_The request_. Spot each line in the records below where the word "bending" occurs, then copy it.

_Listed records_.

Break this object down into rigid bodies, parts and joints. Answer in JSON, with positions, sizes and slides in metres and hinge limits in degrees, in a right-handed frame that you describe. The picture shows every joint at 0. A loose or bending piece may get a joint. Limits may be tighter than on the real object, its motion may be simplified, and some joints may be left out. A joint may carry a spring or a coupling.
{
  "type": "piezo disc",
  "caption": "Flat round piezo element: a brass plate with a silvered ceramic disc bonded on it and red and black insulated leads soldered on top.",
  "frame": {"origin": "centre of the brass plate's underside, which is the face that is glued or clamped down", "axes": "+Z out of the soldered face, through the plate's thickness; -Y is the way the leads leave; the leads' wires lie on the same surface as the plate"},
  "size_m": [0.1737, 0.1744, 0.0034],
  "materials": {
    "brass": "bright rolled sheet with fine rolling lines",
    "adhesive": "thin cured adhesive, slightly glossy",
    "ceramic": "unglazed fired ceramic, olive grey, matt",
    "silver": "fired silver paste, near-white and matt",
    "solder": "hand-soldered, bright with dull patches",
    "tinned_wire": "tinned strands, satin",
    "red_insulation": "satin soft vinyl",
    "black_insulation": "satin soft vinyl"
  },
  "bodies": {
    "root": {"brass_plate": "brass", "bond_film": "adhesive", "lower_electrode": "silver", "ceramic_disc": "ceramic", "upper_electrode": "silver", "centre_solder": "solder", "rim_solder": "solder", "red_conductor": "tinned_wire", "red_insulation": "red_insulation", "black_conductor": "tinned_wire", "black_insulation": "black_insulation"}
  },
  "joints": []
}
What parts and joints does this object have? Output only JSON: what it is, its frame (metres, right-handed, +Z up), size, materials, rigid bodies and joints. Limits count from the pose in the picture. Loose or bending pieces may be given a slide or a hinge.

==

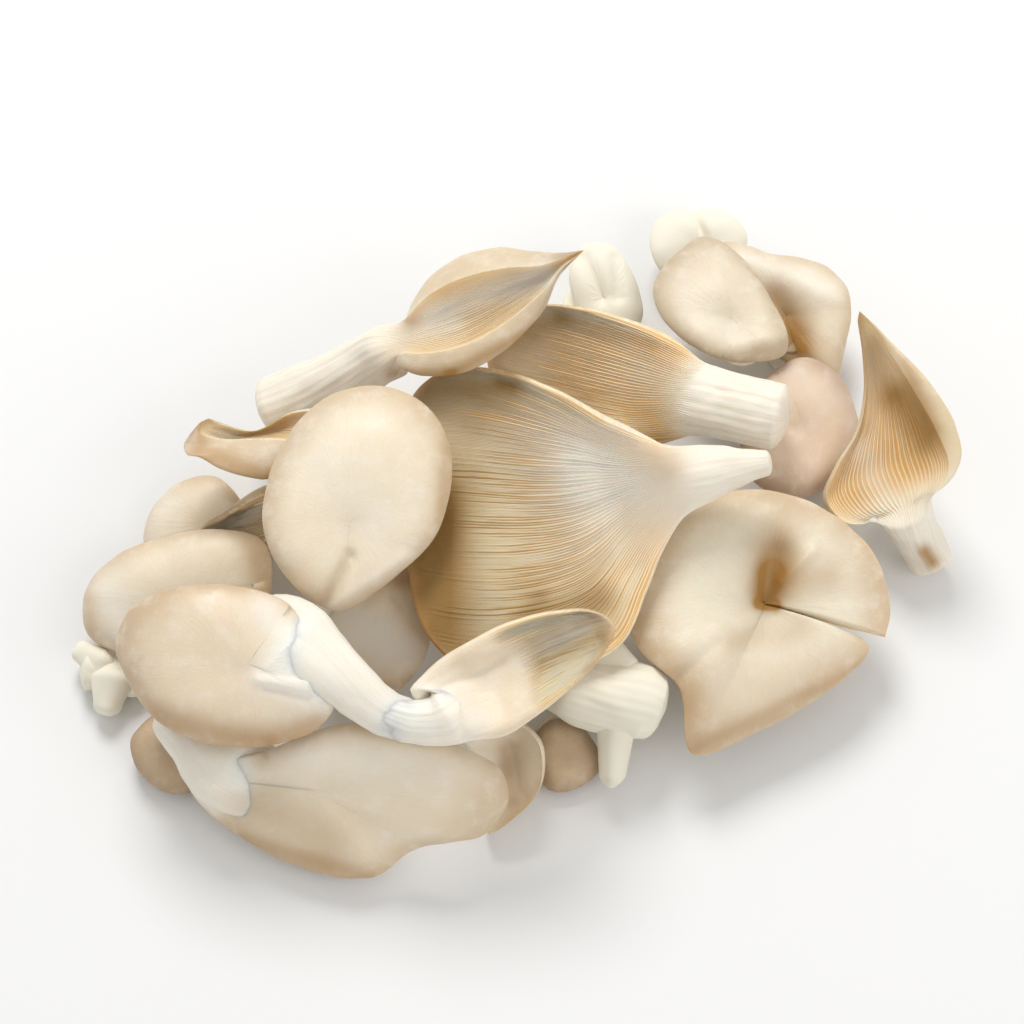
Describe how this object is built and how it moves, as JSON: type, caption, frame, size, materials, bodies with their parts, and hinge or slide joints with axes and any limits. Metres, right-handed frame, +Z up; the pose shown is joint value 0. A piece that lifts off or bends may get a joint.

---

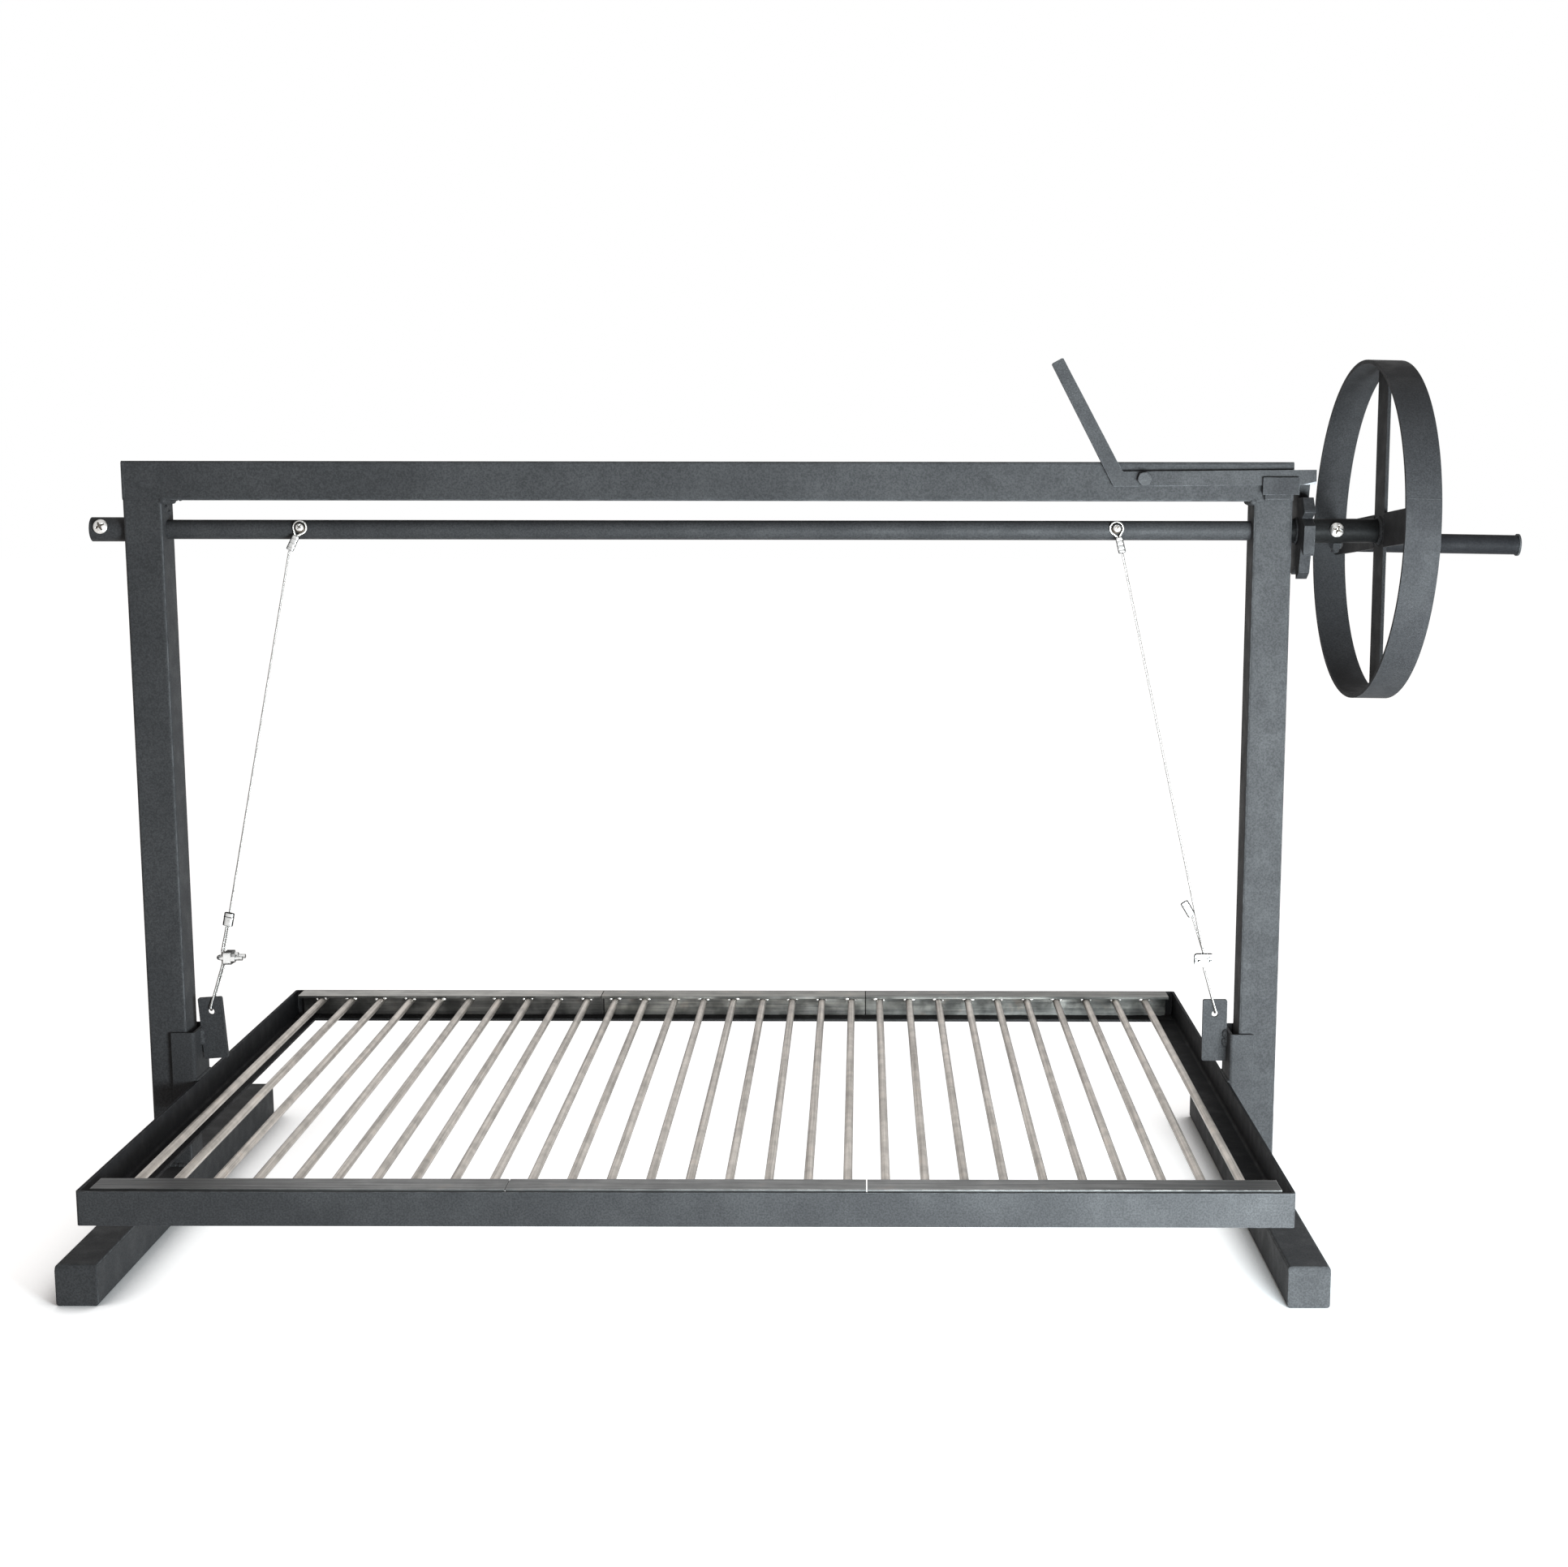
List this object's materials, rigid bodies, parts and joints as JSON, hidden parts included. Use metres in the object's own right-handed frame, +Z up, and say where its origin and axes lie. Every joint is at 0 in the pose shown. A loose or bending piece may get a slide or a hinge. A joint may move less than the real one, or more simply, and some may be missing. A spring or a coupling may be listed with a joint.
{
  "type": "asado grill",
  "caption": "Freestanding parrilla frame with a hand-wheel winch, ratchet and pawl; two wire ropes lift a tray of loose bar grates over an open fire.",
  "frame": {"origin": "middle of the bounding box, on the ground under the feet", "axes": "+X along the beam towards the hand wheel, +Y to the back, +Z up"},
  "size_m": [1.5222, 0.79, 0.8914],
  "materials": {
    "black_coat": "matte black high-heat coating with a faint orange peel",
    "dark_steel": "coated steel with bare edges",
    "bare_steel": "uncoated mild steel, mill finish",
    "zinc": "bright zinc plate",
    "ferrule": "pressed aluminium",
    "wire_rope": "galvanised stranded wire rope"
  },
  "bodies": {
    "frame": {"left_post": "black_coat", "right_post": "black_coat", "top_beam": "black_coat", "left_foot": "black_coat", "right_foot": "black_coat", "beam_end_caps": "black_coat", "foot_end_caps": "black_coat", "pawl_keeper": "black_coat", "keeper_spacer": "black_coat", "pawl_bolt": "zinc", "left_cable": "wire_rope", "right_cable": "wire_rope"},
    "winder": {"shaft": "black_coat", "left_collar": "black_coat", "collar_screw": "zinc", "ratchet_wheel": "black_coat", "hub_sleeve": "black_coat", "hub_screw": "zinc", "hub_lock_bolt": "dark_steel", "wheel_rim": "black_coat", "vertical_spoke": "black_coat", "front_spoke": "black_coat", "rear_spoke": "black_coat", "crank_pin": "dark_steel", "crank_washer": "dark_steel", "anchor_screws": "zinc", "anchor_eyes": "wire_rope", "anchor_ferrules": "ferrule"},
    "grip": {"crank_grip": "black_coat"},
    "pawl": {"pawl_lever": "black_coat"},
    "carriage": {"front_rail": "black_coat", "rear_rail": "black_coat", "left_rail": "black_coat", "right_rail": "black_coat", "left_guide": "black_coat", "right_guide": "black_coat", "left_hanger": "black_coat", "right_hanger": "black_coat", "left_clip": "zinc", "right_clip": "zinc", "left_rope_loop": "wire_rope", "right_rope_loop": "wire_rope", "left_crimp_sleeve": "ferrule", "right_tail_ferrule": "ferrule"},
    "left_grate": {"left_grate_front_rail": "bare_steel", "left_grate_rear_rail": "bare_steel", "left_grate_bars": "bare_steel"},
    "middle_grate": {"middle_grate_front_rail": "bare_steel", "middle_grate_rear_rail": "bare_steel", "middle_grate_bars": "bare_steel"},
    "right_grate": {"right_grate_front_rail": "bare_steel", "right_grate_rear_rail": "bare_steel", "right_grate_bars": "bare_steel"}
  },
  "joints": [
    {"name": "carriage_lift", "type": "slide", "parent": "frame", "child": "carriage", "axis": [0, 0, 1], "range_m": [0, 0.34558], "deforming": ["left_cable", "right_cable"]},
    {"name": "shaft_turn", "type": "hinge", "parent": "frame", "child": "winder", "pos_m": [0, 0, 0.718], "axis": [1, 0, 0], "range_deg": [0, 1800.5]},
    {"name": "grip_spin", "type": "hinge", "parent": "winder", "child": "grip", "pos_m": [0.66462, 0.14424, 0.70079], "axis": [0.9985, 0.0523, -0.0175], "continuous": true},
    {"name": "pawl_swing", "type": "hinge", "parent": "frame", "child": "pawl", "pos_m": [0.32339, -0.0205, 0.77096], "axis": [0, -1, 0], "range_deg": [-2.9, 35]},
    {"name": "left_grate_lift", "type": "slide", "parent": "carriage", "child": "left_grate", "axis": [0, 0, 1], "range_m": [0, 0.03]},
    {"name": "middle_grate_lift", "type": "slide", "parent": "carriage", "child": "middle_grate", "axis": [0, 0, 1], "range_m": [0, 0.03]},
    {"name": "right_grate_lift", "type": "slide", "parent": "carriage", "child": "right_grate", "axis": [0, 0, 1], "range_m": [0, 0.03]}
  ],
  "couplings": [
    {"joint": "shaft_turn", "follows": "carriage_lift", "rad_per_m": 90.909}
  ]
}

_Written response_.
Break this object down into rigid bodies, parts and joints. Answer in JSON, with positions, sizes and slides in metres and hinge limits in degrees, in a right-handed frame that you describe. The picture shows every joint at 0. A loose or bending piece may get a joint. Limits may be tighter than on the real object, its motion may be simplified, and some joints may be left out. A joint may carry a spring or a coupling.
What parts and joints does this object have? Output only JSON: what it is, its frame (metres, right-handed, +Z up), size, materials, rigid bodies and joints. Limits count from the pose in the picture. Loose or bending pieces may be given a slide or a hinge.
List this object's materials, rigid bodies, parts and joints as JSON, hidden parts included. Use metres in the object's own right-handed frame, +Z up, and say where its origin and axes lie. Every joint is at 0 in the pose shown. A loose or bending piece may get a slide or a hinge. A joint may move less than the real one, or more simply, and some may be missing. A spring or a coupling may be listed with a joint.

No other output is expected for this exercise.